**DIRECTIONS FOR THIS TASK**.
Lift out, unaltered, the lines of the material below between the line holding "front_housing();" and the line holding "if empty is", counting both.

**********

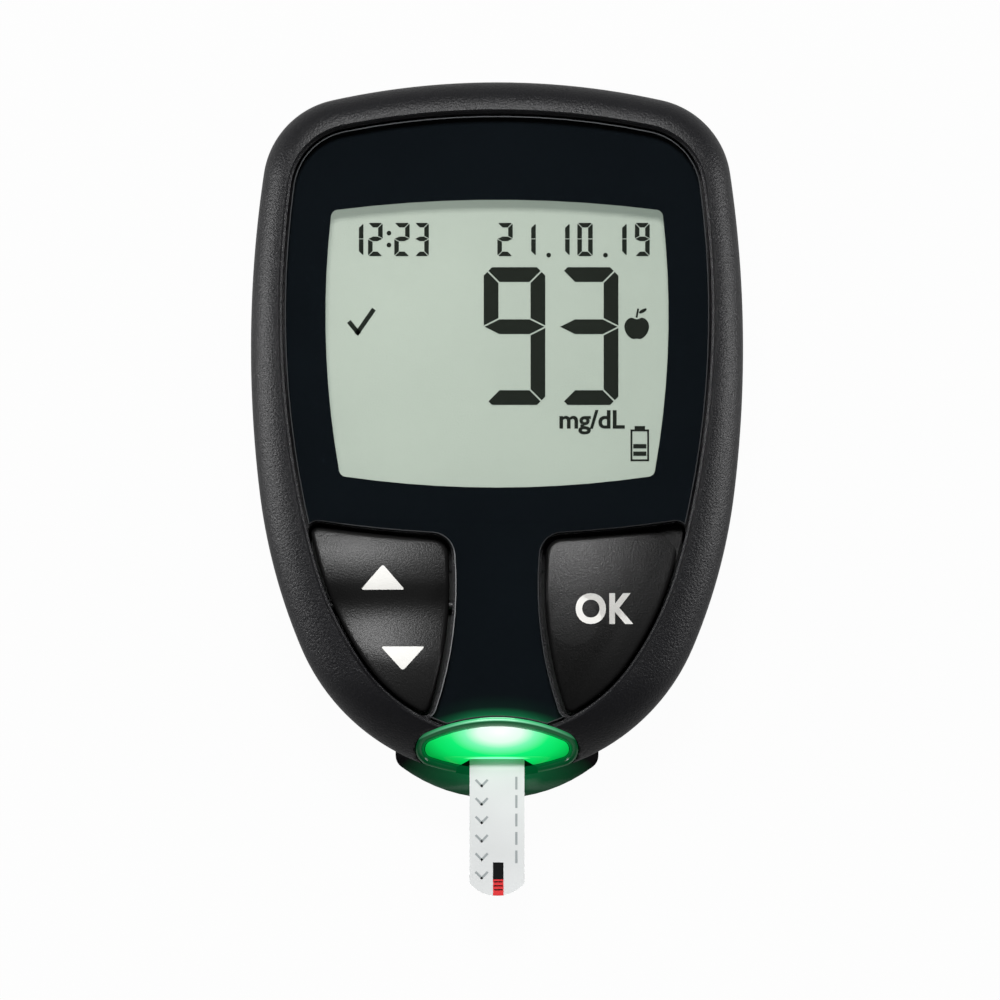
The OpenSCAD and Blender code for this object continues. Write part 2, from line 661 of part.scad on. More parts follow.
// The lit face is hollowed along an arc from its upper edge to the lip.
face_top = [port_top_y - ring_w, face_z[0]];
face_foot = [lip_y, face_z[1]];
face_chord = face_foot - face_top;
scoop_centre = (face_top + face_foot) / 2
    + [face_chord.y, -face_chord.x] / norm(face_chord) * sqrt(pow(scoop_r, 2) - pow(norm(face_chord) / 2, 2));
module scoop() {
    translate([-body_w / 2, scoop_centre.x, scoop_centre.y]) rotate([0, 90, 0]) cylinder(h = body_w, r = scoop_r);
}
module port_light_guide() {
    color("#17c653") difference() {
        union() {
            slab(seam_z + sill_t + 0.5, body_h) port_shape(ring_w + ring_gap);
            box(-2, 2, port_top_y - 2, port_top_y + 0.1, board_top - 0.05, board_top + 1.2);
        }
        beyond_nose(nose_r - bezel_drop - 0.2);
        scoop();
        strip_slot(0.3);
        mouth();
    }
}
connector_foot_y = port_top_y + 0.9;
connector_top_y = lip_y + strip_inside + 1.6;
module strip_connector() {
    color("#e2ddd0") difference() {
        box(-4.6, 4.6, connector_foot_y, connector_top_y, strip_z - 2, board_z);
        box(-strip_w / 2 - 0.2, strip_w / 2 + 0.2, connector_foot_y - 1, lip_y + strip_inside + 0.3,
            strip_z - 0.2, strip_z + 3 * strip_layer_t + 0.1);
        for (i = [-2:2])
            box(1.15 * i - 0.35, 1.15 * i + 0.35, connector_foot_y + 1, connector_top_y + 1, strip_z - 1.5, strip_z);
    }
}
module strip_contacts() {
    color("#d8b04a")
        for (i = [-2:2]) {
            box(1.15 * i - 0.25, 1.15 * i + 0.25, connector_foot_y + 1.4, connector_top_y + 1.2, strip_z - 1.4, strip_z - 1.1);
            box(1.15 * i - 0.25, 1.15 * i + 0.25, connector_top_y + 0.9, connector_top_y + 1.2, strip_z - 1.4, board_z);
            box(1.15 * i - 0.25, 1.15 * i + 0.25, connector_foot_y + 1.4, connector_foot_y + 1.8, strip_z - 1.4, strip_z - 0.3);
        }
}

// Buttons
flange_inset = button_corner_r - 0.2;
plunger_top = board_top + 0.85;
dome_d = 4.4;
dome_h = 0.25;
up_mark = [-13, up_y];
down_mark = [-10.7, down_y];
ok_mark = [12.3, ok_y];
ok_tab_l = 3;
module dish(at, r, depth) { translate([at.x, at.y, button_z - depth + r]) sphere(r = r); }
module scroll_rocker() {
    pocket_half = recess_half_w(pivot_y) - button_gap;
    color("#2a2a2c") difference() {
        union() {
            slab(cap_z, button_z) mirror([1, 0, 0]) button_shape();
            box(-pocket_half + 1, -neck_half_w - 1, pivot_y - 1.4, pivot_y + 1.4, pivot_z - pivot_d / 2 - 0.3, cap_z + eps);
            for (m = [up_mark, down_mark]) post(m.x, m.y, 2.4, plunger_top + 0.3, cap_z + eps);
        }
        dish(up_mark, dish_r, dish_depth);
        dish(down_mark, dish_r, dish_depth);
        translate([-body_w / 2, pivot_y, pivot_z]) rotate([0, 90, 0]) cylinder(h = body_w / 2, d = pivot_d + 0.12);
    }
}
module rocker_pin() {
    color("#b0b4b8") translate([-recess_half_w(pivot_y) - 1.8, pivot_y, pivot_z])
        rotate([0, 90, 0]) cylinder(h = recess_half_w(pivot_y) + 1.8 - neck_half_w + 1.9, d = pivot_d);
}
module ok_button() {
    color("#2a2a2c") difference() {
        union() {
            slab(cap_z, button_z) button_shape();
            slab(plunger_top + ok_travel + 0.1, cap_z + eps) button_shape(flange_inset);
            box(neck_half_w - ok_tab_l, recess_half_w(ok_mark.y) + 2, ok_mark.y - 1.5, ok_mark.y + 1.5,
                plunger_top + ok_travel + 0.1, plate_z - 0.15);
        }
        dish(ok_mark, dish_r * 1.6, dish_depth);
    }
}
mat_t = 0.45;
module keypad_mat() {
    color("#7d8288") difference() {
        union() {
            slab(board_top, board_top + mat_t) both_sides() button_shape(flange_inset);
            box(-neck_half_w - 2, neck_half_w + 2, button_top_y - 3.5, button_top_y - 1.5, board_top, board_top + mat_t);
            for (m = [up_mark, down_mark, ok_mark]) post(m.x, m.y, 3, board_top + mat_t - eps, plunger_top);
        }
        for (m = [up_mark, down_mark, ok_mark]) post(m.x, m.y, 5, board_top - 1, board_top + 0.3);
        box(-body_w / 2, -neck_half_w, pivot_y - 2.2, pivot_y + 2.2, board_top + 0.15, plunger_top);
    }
}
module snap_domes() {
    color("#c9ccd0")
        for (m = [up_mark, down_mark, ok_mark])
            translate([m.x, m.y, board_top]) cylinder(h = dome_h, d1 = dome_d, d2 = dome_d / 2);
}

// Batteries
cell_x = (cell_d + 1.5) / 2;
cell_z = cover_t + 0.2;
module coin_cell(x) {
    lid_t = 0.35;
    color("#c3c6c9") {
        post(x, cell_y, cell_d, cell_z, cell_z + cell_t - lid_t);
        post(x, cell_y, cell_d - 2.2, cell_z, cell_z + cell_t);
    }
}
module coin_cell_left() { coin_cell(-cell_x); }
module coin_cell_right() { coin_cell(cell_x); }
leaf_t = 0.2;
clip_x = cell_x + cell_d / 2 + 0.02 + leaf_t / 2;
module contact_slots(side) {
    box(side * cell_x - 1.5, side * cell_x + 1.5, cell_y - 2.6, cell_y - 1.2, 0, well_z + tray_t + 1);
    box(side * clip_x - 0.4, side * clip_x + 0.4, cell_y - 2, cell_y + 2, cell_z + 0.6, well_z + tray_t + 1);
}
module battery_springs() {
    color("#d2c48a")
        for (side = [-1, 1]) {
            box(side * cell_x - 1.2, side * cell_x + 1.2, cell_y - 2.3, cell_y + 4, cell_z + cell_t + 0.05,
                cell_z + cell_t + 0.05 + leaf_t);
            box(side * cell_x - 1.2, side * cell_x + 1.2, cell_y - 2.3, cell_y - 2.3 + leaf_t, cell_z + cell_t + 0.05, board_z);
        }
}
module battery_clips() {
    color("#cfd2d5")
        for (side = [-1, 1])
            box(side * clip_x - leaf_t / 2, side * clip_x + leaf_t / 2, cell_y - 1.6, cell_y + 1.6,
                cell_z + 0.9, board_z);
}
module case_screws() {
    color("#8d9196")
        for (s = screws) difference() {
            union() {
                post(s.x, s.y, head_d, head_z - head_t, head_z);
                post(s.x, s.y, screw_d - 0.32, head_z - eps, head_z + screw_l);
            }
            for (a = [0, 90])
                translate([s.x, s.y, head_z - head_t - eps]) rotate(a) box(-0.8, 0.8, -0.2, 0.2, 0, 0.6);
        }
}

// Test strip
strip_foot_y = lip_y - strip_reach;
module strip_shape() {
    intersection() {
        translate([-strip_w / 2, strip_foot_y]) square([strip_w, strip_reach + strip_inside]);
        union() {
            translate([0, strip_foot_y + strip_tip_r]) circle(strip_tip_r);
            translate([-strip_w, strip_foot_y + strip_tip_r]) square([2 * strip_w, strip_reach + strip_inside]);
        }
    }
}
module channel_shape() { translate([-channel_w / 2, strip_foot_y - 1]) square([channel_w, channel_l + 1]); }
module strip_layer(i) { slab(strip_z + i * strip_layer_t, strip_z + (i + 1) * strip_layer_t) children(); }
module strip_base() { color("#f1f1ef") strip_layer(0) strip_shape(); }
module strip_spacer() {
    color("#e9e9e6") strip_layer(1) difference() {
        intersection() {
            strip_shape();
            translate([-strip_w, strip_foot_y]) square([2 * strip_w, strip_reach + strip_inside - 5]);
        }
        channel_shape();
    }
}
module strip_cover() {
    color("#f6f6f6") strip_layer(2) intersection() {
        strip_shape();
        translate([-strip_w, strip_foot_y]) square([2 * strip_w, strip_reach + strip_inside - 5]);
    }
}

front_housing();
rear_housing();
battery_cover();
front_lens();
lens_print();
lens_adhesive();
lcd_front_glass();
lcd_rear_glass();
lcd_reflector();
lcd_frame();
zebra_connector();
main_board();
microcontroller();
radio_module();
radio_antenna();
clock_crystal();
chip_parts();
buzzer();
port_led();
port_light_guide();
port_bezel();
strip_connector();
strip_contacts();
scroll_rocker();
rocker_pin();
ok_button();
keypad_mat();
snap_domes();
coin_cell_left();
coin_cell_right();
battery_springs();
battery_clips();
case_screws();
strip_base();
strip_spacer();
strip_cover();
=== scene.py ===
"""A handheld blood glucose meter on its back, with a test strip in its lit port.

X is to the right, Y to the top of the meter and Z out of the screen; z = 0 is what it lies on.
Sizes are in millimetres until a piece is finished, which turns its mesh to metres.
"""

from __future__ import annotations

import logging
import math
from collections.abc import Callable, Iterable, Sequence
from dataclasses import dataclass
from enum import Enum

import bmesh
import bpy
from mathutils import Matrix, Vector

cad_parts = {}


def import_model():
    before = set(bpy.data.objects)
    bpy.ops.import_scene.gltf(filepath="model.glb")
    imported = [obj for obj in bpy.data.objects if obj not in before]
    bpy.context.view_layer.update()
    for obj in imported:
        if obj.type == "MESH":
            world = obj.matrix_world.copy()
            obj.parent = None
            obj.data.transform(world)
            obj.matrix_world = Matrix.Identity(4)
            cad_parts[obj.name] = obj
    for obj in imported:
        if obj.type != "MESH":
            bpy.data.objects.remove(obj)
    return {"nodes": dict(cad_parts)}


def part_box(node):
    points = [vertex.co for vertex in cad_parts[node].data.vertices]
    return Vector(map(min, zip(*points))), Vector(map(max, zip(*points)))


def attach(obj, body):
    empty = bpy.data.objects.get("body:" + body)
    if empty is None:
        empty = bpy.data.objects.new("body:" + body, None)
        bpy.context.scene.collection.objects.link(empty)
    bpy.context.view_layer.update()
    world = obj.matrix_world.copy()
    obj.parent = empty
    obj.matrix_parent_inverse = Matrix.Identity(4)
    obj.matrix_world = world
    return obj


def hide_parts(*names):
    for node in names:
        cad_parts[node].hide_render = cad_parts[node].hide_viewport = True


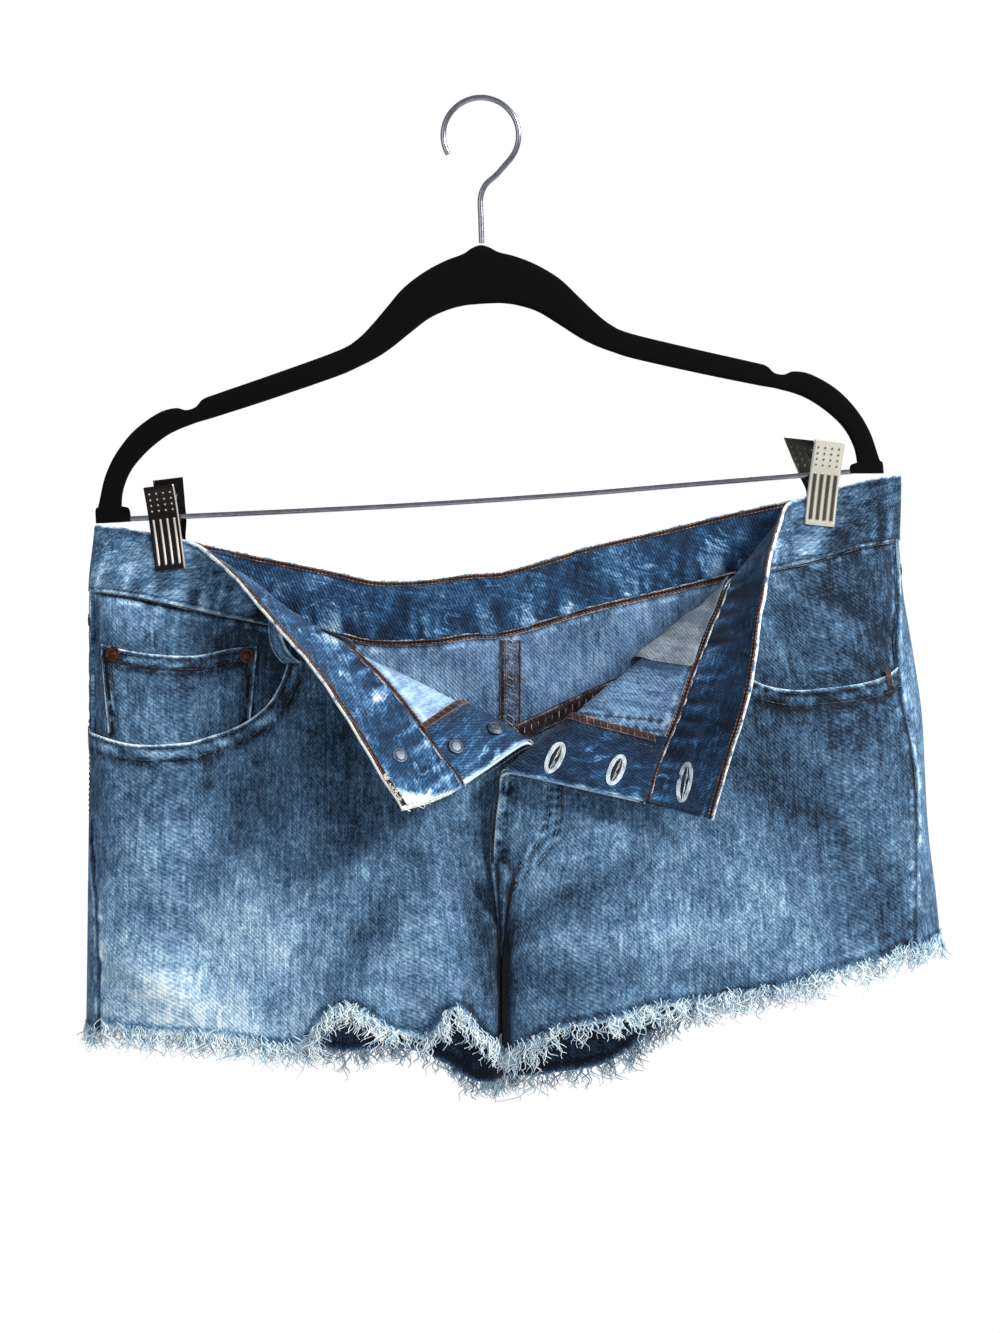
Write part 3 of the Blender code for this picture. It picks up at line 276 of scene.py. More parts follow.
BUTTONS = (
    # name, x, z, head diameter, layers under it
    ("waist_button", 4.5, -291.0, 17.0, BAND_THICK),
    ("fly_button_1", 15.5, -319.5, 14.0, DENIM),
    ("fly_button_2", 18.0, -343.5, 14.0, DENIM),
)
TACK_ACROSS = 9.0
SHANK_GAP = 0.8             # clearance of a button's shank, for the cloth's bend under it
RIVET_GAP = 0.4

# ---- hanger --------------------------------------------------------------
HANGER_TILT = radians(3.4)
NECK = (-0.4, -83.0)
ARM_SPAN = {LEFT: 1.013, RIGHT: 0.985}
BODY_THICK = 5.4
ARM = (
    # outer_x, outer_z, inner_x, inner_z: the two edges of one arm, from the
    # centre to its tip, before the hanger is tilted
    (0.0, 0.0, 0.0, -33.8),
    (5.0, -1.5, 5.0, -33.9),
    (10.4, -4.6, 11.0, -34.2),
    (20.4, -7.8, 20.0, -36.0),
    (32.4, -13.4, 31.0, -40.2),
    (45.0, -22.0, 42.0, -47.6),
    (55.5, -33.0, 54.0, -56.2),
    (64.0, -42.0, 63.0, -61.4),
    (72.5, -49.6, 73.0, -65.8),
    (84.0, -55.6, 86.0, -70.6),
    (120.0, -66.5, 122.0, -80.8),
    (154.0, -76.2, 154.0, -89.2),
    (162.0, -78.9, 161.5, -91.0),
    (166.5, -83.2, 166.0, -92.0),
    (172.0, -84.5, 170.5, -93.4),
    (178.0, -83.0, 176.5, -95.4),
    (188.0, -85.4, 185.0, -99.4),
    (202.0, -94.5, 196.0, -107.6),
    (213.0, -107.0, 205.0, -117.4),
    (220.0, -120.0, 210.0, -128.0),
    (223.8, -133.0, 211.4, -136.4),
    (225.0, -137.0, 210.8, -137.6),
    (226.6, -138.8, 207.4, -139.2),
    (226.8, -146.5, 206.6, -146.5),
)
TIP_CUT = {LEFT: -242.8, RIGHT: -214.0}   # lowest point of each arm's tip

WIRE = 3.3
HOOK_INSIDE = 20.0
HOOK_CENTRE_Z = -20.0
HOOK_FROM, HOOK_TO = -40.0, 210.0        # degrees about the hook's centre
SHANK = ((0.4, -81.8), (0.0, -68.0), (-0.2, -56.0), (2.6, -48.5), (9.0, -42.5))
ROD = 3.0
ROD_LINE = (
    # x, z: the rod sags a little between the clips
    (-199.8, -240.1),
    (-154.0, -238.0),
    (-90.0, -234.9),
    (-26.0, -231.4),
    (54.0, -226.0),
    (111.0, -221.2),
    (167.0, -216.6),
    (211.0, -213.1),
)

CLIP_WIDE, CLIP_THICK, CLIP_LEAN = 17.4, 0.9, {LEFT: radians(-7.0), RIGHT: radians(6.0)}
CLIP_ROD_X = {LEFT: -181.6, RIGHT: 197.0}
CLIP_ROD_Z = {LEFT: -238.9, RIGHT: -213.4}
# a plate's height about the rod, distance from the hanger's plane, shift sideways
FRONT_PLATE = (
    (-31.0, 3.5, 0.0),
    (-12.5, 3.5, 0.0),
    (-4.0, 4.6, 0.0),
    (6.0, 7.0, 0.0),
    (17.0, 12.5, 0.0),
)
BACK_PLATE = {
    LEFT: (
        (-31.0, 3.5, 0.0),
        (-12.5, 3.5, 1.6),
        (-4.0, 4.6, 3.0),
        (6.0, 7.0, 3.2),
        (22.5, 14.5, 3.0),
    ),
    RIGHT: (
        (-31.0, 3.5, 0.0),
        (-12.5, 3.5, 0.0),
        (-4.0, 4.6, -4.4),
        (6.0, 7.0, -9.6),
        (18.6, 13.0, -15.5),
    ),
}

# ---- how finely the sheets are made --------------------------------------
STEP, EDGE_STEP, ROLL_STEP = 2.7, 2.0, 1.45
CLOUD_SIZE = 64             # how many bumps of noise there are each way before it repeats
EDGE_ROWS = (0.9, 1.9, 3.1, 4.6, 6.2, 7.6, 9.0, 10.6)
BAND_STEP = 1.5
RIBBON_STEP, RIBBON_COLUMNS, THREAD_STEP = 1.2, 11, 0.7
LOOP_ROWS, LOOP_COLUMNS = 34, 15
BODY_SIDES, BODY_SQUARE = 20, 0.55      # of the hanger's section; 1 is round, less is squarer
BAND_PROFILE = (0.15, 0.3, 0.5, 0.7) + (1.55,) * 22 + (0.7, 0.5, 0.3, 0.15)
SEAM_MEET = 0.04            # how close panels come at a seam
CURL_REACH, CURL_BACK = 60.0, 0.4        # how far up the hem's curls go, and their share at the back
CALM = {"edge": 22, "crease": 20}        # how far from its edges the cloth is free to crease
LEAN_REACH = 60.0           # how far along the waistband its end's slant fades out
TUCK = 1.6                  # how far panels go up inside the waistband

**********

**CORRECT ANSWER**.
front_housing();
rear_housing();
battery_cover();
front_lens();
lens_print();
lens_adhesive();
lcd_front_glass();
lcd_rear_glass();
lcd_reflector();
lcd_frame();
zebra_connector();
main_board();
microcontroller();
radio_module();
radio_antenna();
clock_crystal();
chip_parts();
buzzer();
port_led();
port_light_guide();
port_bezel();
strip_connector();
strip_contacts();
scroll_rocker();
rocker_pin();
ok_button();
keypad_mat();
snap_domes();
coin_cell_left();
coin_cell_right();
battery_springs();
battery_clips();
case_screws();
strip_base();
strip_spacer();
strip_cover();
=== scene.py ===
"""A handheld blood glucose meter on its back, with a test strip in its lit port.

X is to the right, Y to the top of the meter and Z out of the screen; z = 0 is what it lies on.
Sizes are in millimetres until a piece is finished, which turns its mesh to metres.
"""

from __future__ import annotations

import logging
import math
from collections.abc import Callable, Iterable, Sequence
from dataclasses import dataclass
from enum import Enum

import bmesh
import bpy
from mathutils import Matrix, Vector

cad_parts = {}


def import_model():
    before = set(bpy.data.objects)
    bpy.ops.import_scene.gltf(filepath="model.glb")
    imported = [obj for obj in bpy.data.objects if obj not in before]
    bpy.context.view_layer.update()
    for obj in imported:
        if obj.type == "MESH":
            world = obj.matrix_world.copy()
            obj.parent = None
            obj.data.transform(world)
            obj.matrix_world = Matrix.Identity(4)
            cad_parts[obj.name] = obj
    for obj in imported:
        if obj.type != "MESH":
            bpy.data.objects.remove(obj)
    return {"nodes": dict(cad_parts)}


def part_box(node):
    points = [vertex.co for vertex in cad_parts[node].data.vertices]
    return Vector(map(min, zip(*points))), Vector(map(max, zip(*points)))


def attach(obj, body):
    empty = bpy.data.objects.get("body:" + body)
    if empty is None:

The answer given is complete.